In September 2023, Mitrović was named head coach of the United States under-23 team for the 2024 Summer Olympics. After guiding the team to the quarter-finals, he moved to a new position within U.S. Soccer, becoming the national U-20 coach ahead of the 2025 FIFA U-20 World Cup.
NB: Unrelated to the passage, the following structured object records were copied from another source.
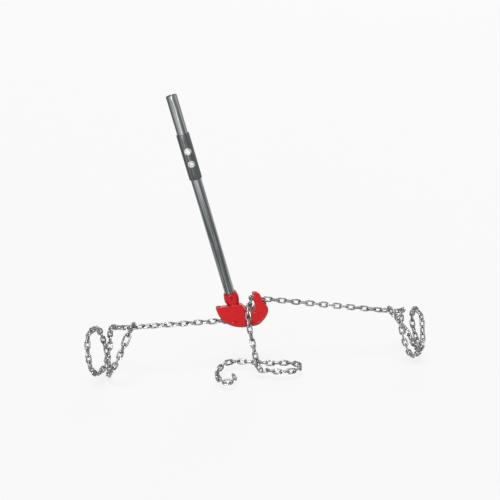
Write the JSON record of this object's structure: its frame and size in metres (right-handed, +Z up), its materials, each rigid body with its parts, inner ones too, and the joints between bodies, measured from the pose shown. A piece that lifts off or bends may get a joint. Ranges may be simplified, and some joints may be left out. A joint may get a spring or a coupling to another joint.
{
  "type": "pipe puller",
  "caption": "Lever pipe puller: cast rocker head on a bolted two-piece tube handle, an anchor chain and a pull chain with slack, each chain ending in a hooked choker round a pipe.",
  "frame": {"origin": "the point on the first pipe's crown under the rocker's sole, in the tool's middle plane", "axes": "+X along the pipes from the anchor side to the pull side, +Y to the back, +Z up"},
  "size_m": [1.1032, 0.2326, 0.8909],
  "materials": {
    "red_enamel": "gloss enamel over rough casting",
    "tube_steel": "galvanised, lengthwise sheen",
    "sleeve_steel": "dark satin",
    "zinc": "bright zinc plate",
    "dull_zinc": "dull zinc plate"
  },
  "bodies": {
    "anchor_side": {"anchor_link": "zinc", "anchor_run_chain_1": "zinc", "anchor_run_chain_2": "zinc", "anchor_choker_chain_1": "zinc", "anchor_choker_chain_2": "zinc", "anchor_choker_chain_3": "zinc", "anchor_choker_chain_4": "zinc", "anchor_choker_chain_5": "zinc", "anchor_end_link": "zinc", "anchor_hook": "zinc"},
    "lever": {"head_casting": "red_enamel", "anchor_pin": "zinc", "pin_washer": "zinc", "cotter_pin": "dull_zinc", "socket_set_screw": "zinc", "lower_tube": "tube_steel", "coupling_sleeve": "sleeve_steel", "upper_tube": "tube_steel", "lower_coupling_bolt": "zinc", "lower_coupling_nut": "zinc", "lower_bolt_front_washer": "zinc", "lower_bolt_back_washer": "zinc", "upper_coupling_bolt": "zinc", "upper_coupling_nut": "zinc", "upper_bolt_front_washer": "zinc", "upper_bolt_back_washer": "zinc", "caught_links": "zinc"},
    "pull_run": {"grab_slot_link": "zinc", "pull_run_chain_1": "zinc", "pull_run_chain_2": "zinc"},
    "pull_choker": {"pull_choker_chain_1": "zinc", "pull_choker_chain_2": "zinc", "pull_choker_chain_3": "zinc", "pull_choker_chain_4": "zinc", "pull_choker_chain_5": "zinc", "pull_end_link": "zinc", "pull_hook": "zinc"},
    "slack_drop": {"slack_drop_chain_1": "zinc", "slack_drop_chain_2": "zinc"},
    "slack_floor": {"slack_floor_chain_1": "zinc", "slack_floor_chain_2": "zinc", "slack_floor_chain_3": "zinc", "slack_floor_chain_4": "zinc"}
  },
  "joints": [
    {"name": "lever_rock", "type": "hinge", "parent": "anchor_side", "child": "lever", "pos_m": [-0.03, 0, 0.014], "axis": [0, 1, 0], "range_deg": [-20, 0]},
    {"name": "pull_run_swing", "type": "hinge", "parent": "lever", "child": "pull_run", "pos_m": [0.0315, 0, 0.0878], "axis": [0, 1, 0], "range_deg": [0, 22]},
    {"name": "pull_choker_swing", "type": "hinge", "parent": "pull_run", "child": "pull_choker", "pos_m": [0.4895, 0, 0.0075], "axis": [0, 1, 0], "range_deg": [-2, 0]},
    {"name": "slack_hang", "type": "hinge", "parent": "lever", "child": "slack_drop", "pos_m": [0.0174, -0.0229, 0.0658], "axis": [0, 1, 0], "range_deg": [0, 20]},
    {"name": "slack_sweep", "type": "hinge", "parent": "slack_drop", "child": "slack_floor", "pos_m": [0.0305, -0.0725, -0.1], "axis": [0, 0, 1], "range_deg": [-12, 12]}
  ],
  "couplings": [
    {"joint": "pull_run_swing", "follows": "lever_rock", "ratio": -1.0925},
    {"joint": "pull_choker_swing", "follows": "lever_rock", "ratio": 0.0925},
    {"joint": "slack_hang", "follows": "lever_rock", "ratio": -1}
  ]
}
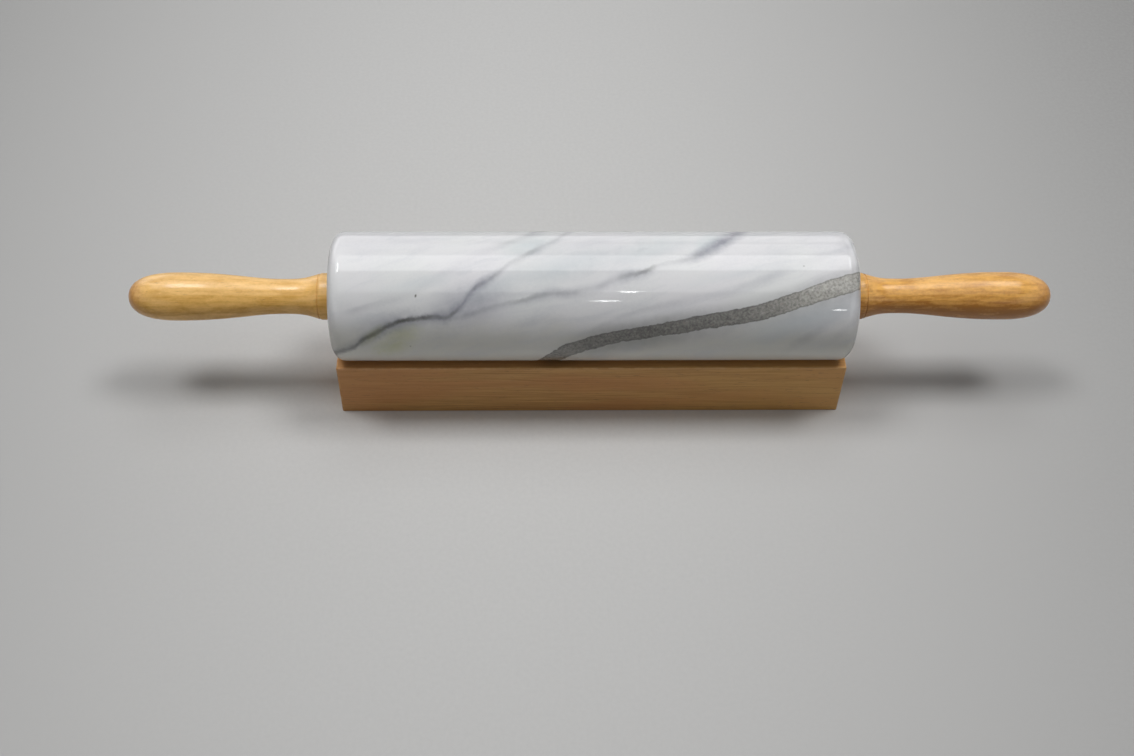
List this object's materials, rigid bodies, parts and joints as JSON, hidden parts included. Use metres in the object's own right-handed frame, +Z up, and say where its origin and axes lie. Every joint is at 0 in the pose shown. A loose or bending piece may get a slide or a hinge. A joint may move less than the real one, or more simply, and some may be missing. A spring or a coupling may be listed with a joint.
{
  "type": "rolling pin",
  "caption": "Polished marble rolling pin that turns on a steel axle with turned wooden handles, resting in the cove of its wooden cradle.",
  "frame": {"origin": "middle of the cradle's footprint, on the surface that it stands on", "axes": "+X along the pin to the right-hand handle, -Y towards the front, +Z up"},
  "size_m": [0.4544, 0.0635, 0.0917],
  "materials": {
    "marble": "polished white marble with grey veins",
    "handle_wood": "clear gloss lacquer on honey-coloured turned wood",
    "cradle_wood": "satin, straight-grained brown wood",
    "steel": "turned bright steel",
    "nylon": "natural nylon",
    "brass": "turned brass"
  },
  "bodies": {
    "cradle": {"cradle": "cradle_wood"},
    "axle": {"axle_rod": "steel", "left_thrust_washer": "steel", "left_lock_nut": "steel", "left_threaded_insert": "brass", "left_handle": "handle_wood", "right_thrust_washer": "steel", "right_lock_nut": "steel", "right_threaded_insert": "brass", "right_handle": "handle_wood"},
    "barrel": {"marble_barrel": "marble", "left_bearing_bush": "nylon", "right_bearing_bush": "nylon"}
  },
  "joints": [
    {"name": "lift", "type": "slide", "parent": "cradle", "child": "axle", "axis": [0, 0, 1], "range_m": [0, 0.08]},
    {"name": "barrel_spin", "type": "hinge", "parent": "axle", "child": "barrel", "pos_m": [0, 0, 0.05995], "axis": [1, 0, 0], "continuous": true}
  ]
}
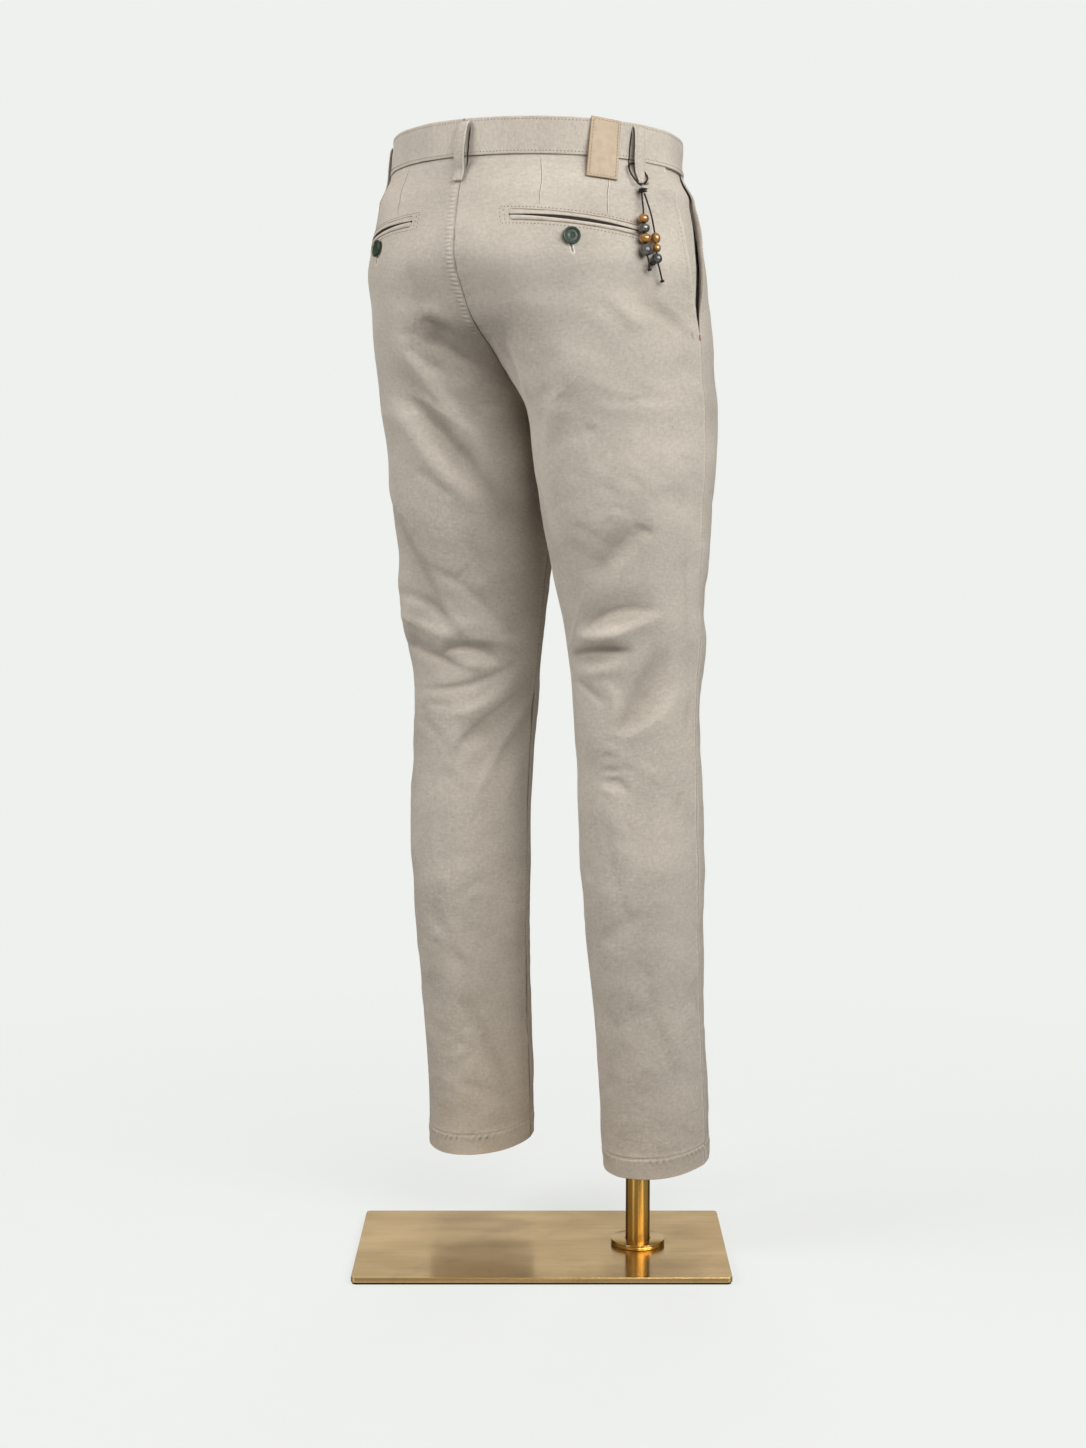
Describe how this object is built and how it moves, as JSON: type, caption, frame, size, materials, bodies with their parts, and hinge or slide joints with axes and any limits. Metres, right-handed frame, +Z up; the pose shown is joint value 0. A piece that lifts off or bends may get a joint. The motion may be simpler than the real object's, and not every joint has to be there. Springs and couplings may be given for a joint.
{
  "type": "chino trousers on a display stand",
  "caption": "Stone cotton twill chinos, filled out with no wearer, on a brass plate, post and waist hoop; slant side pockets, buttoned welt back pockets, leather waist patch, bead charm.",
  "frame": {"origin": "centre of the stand's underside, on the surface it stands on", "axes": "+Z up; the trousers face -Y, so the wearer's right is towards -X; the stand's plate is turned 32 degrees about Z against the trousers"},
  "size_m": [0.413, 0.3654, 1.0846],
  "materials": {
    "twill": "stone cotton twill, washed, matt",
    "leather": "natural tan, matt",
    "button_green": "dark green, polished",
    "bead_gold": "brown and gold tiger's eye, polished, opaque",
    "bead_grey": "grey hematite, polished, opaque",
    "charm_cord": "dark waxed cotton cord",
    "brass": "brushed, lacquered",
    "rubber": "dark, matt"
  },
  "bodies": {
    "root": {"back_panel_left": "twill", "back_panel_right": "twill", "front_panel_left": "twill", "front_panel_right": "twill", "pocket_facing_left": "twill", "pocket_facing_right": "twill", "waistband_left": "twill", "waistband_right": "twill", "hem_turn_up_left": "twill", "hem_turn_up_right": "twill", "back_welt_upper_left": "twill", "back_welt_lower_left": "twill", "back_welt_upper_right": "twill", "back_welt_lower_right": "twill", "fly_front_left": "twill", "belt_loop_centre_back": "twill", "belt_loop_back_left": "twill", "belt_loop_back_right": "twill", "belt_loop_front_left": "twill", "belt_loop_front_right": "twill", "leather_patch": "leather", "back_button_left": "button_green", "back_button_right": "button_green", "waist_button": "button_green", "charm_hanger": "charm_cord", "charm_cord_a": "charm_cord", "charm_cord_b": "charm_cord", "charm_knot": "charm_cord", "charm_bead_1": "bead_gold", "charm_bead_2": "bead_grey", "charm_bead_3": "bead_gold", "charm_bead_4": "bead_gold", "charm_bead_5": "bead_gold", "charm_bead_6": "bead_grey", "charm_bead_7": "bead_grey", "stand_pad": "rubber", "stand_plate": "brass", "stand_collar": "brass", "stand_post": "brass", "waist_hoop": "brass", "waist_crossbar": "brass"}
  },
  "joints": []
}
===New England Revolution===

On 7 November 2025, Mitrovic was named the head coach of Major League Soccer's New England Revolution. He recorded his first win as Revolution manager on 15 March, a 6-1 victory over the Colorado Rapids.

==Coaching statistics==

Coaching record by team and tenure
| Team | From | To | Record |  |  |  |  |
| P | W | D | L | Win % |
| United States U–19 | 19 April 2022 | 5 September 2023 | 6 | 6 | 0 | 0 | 100.0 |
| United States U–23 | 6 September 2023 | 9 August 2024 | 13 | 6 | 3 | 4 | 046.2 |
| United States U–20 | 1 October 2024 | 6 November 2025 | 14 | 8 | 2 | 4 | 057.1 |
| New England Revolution | 7 November 2025 | present | 28 | 13 | 5 | 10 | 046.4 |
| Total |  |  | 61 | 33 | 10 | 18 | 054.1 |

==Personal life==
He is married and has three children with his wife Marija. He is fluent in four languages: English, Spanish, Serbian and Russian. In 1997 he graduated from the Mathematical Grammar School in Belgrade. He is a naturalized U.S. citizen.

His eldest son, Mitar, currently plays college soccer at Marquette University. His younger son, Matija, plays professionally and currently represents Vitória SC, a Portuguese club.